Louis Chevalier
Montmartre du plaisir et du crime
Préface d'Eric Hazan
On pourrait dire que ce livre est déguisé. En apparence c’est une œuvre, somme toute traditionnelle, du grand historien de Paris que fut Louis Chevalier – des parties et sous parties, des notes, des références savantes – mais sous ces dehors académiques c’est d’une féérie qu’il s’agit. En l’ouvrant à n’importe quelle page, on y rencontre des personnages fabuleux, Salis au Chat Noir, Bruant au Mirliton, Lautrec au Moulin Rouge avec la Goulue et Valentin, et Yvette Guilbert, Damia, Frehel. Au fil des chapitres, les belles courtisanes, Liane de Pougy, la belle Otero, Émilienne d’Alençon, côtoient Barrès et Mac Orlan, Carco et Zola qui s’en inspirera pour ces grandes héroïnes du plaisir et du crime, Gervaise dans son lavoir de la rue des Islettes, et Nana, inoubliablement représentée par cet autre Montmartrois que fut Edouard Manet. Les lieux parcourus sont ceux du crime, « décor d’ombre, de misère, de vengeance, de peur » – plutôt à l’est, du côté de la Chapelle ; et ceux du plaisir, la scintillante place Blanche, le boulevard de Rochechouart où, à l’Élysée-Montmartre, « les plus belles et les plus renommées arborent des gerbes de diamants pour aller regarder danser Grille d’Égout, laquelle fait exercice avec sa jambe gauche comme avec un Remington ». « Vous êtes la Sybille conduisant Énée dans le royaume des ombres » dit à Chevalier un ami américain. « Votre Montmartre, c’est l’Enfer de Virgile, c’est l’Enfer de Dante – Montmartre l’Enfer ? Balzac ne démentirait pas – mais c’est surtout au Temps retrouvé que je pense. Montmartre, pour vous, c’est le temps retrouvé. Non pas seulement votre Montmartre, celui de vos souvenirs et des romans que se mêlent à vos souvenirs, mais Montmartre lui-même qui, à vous entendre, n’a d’autre réalité, d’autre forme assurée d’existence, de durée, que d’être en permanence une féérie ou un délire de sensations toujours les mêmes. » Prodigieux livre où il faut accepter de se perdre entre Barbès et Clichy, de se laisser aller à un plaisir non défendu, l’enchantement de l’écriture et d’une impeccable érudition.

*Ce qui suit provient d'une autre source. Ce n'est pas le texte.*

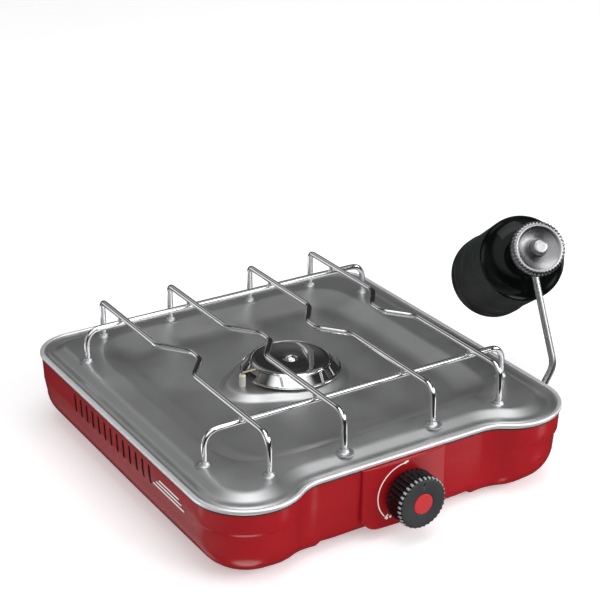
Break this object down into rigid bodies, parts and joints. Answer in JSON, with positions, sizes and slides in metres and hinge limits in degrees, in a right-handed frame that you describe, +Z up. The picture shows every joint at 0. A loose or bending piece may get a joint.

Un cahier de 16 pages rassemble des peintures, des dessins et des photographies, images parfois illustres et parfois inédites ou presque.
Louis Chevalier
Louis Chevalier enseigna pendant vingt ans l’histoire de Paris au Collège de France. Ses ouvrages les plus célèbres sont Classes laborieuses et classes dangereuses à Paris pendant la première moitié du XIXe siècle (1958) et L’Assassinat de Paris (1977).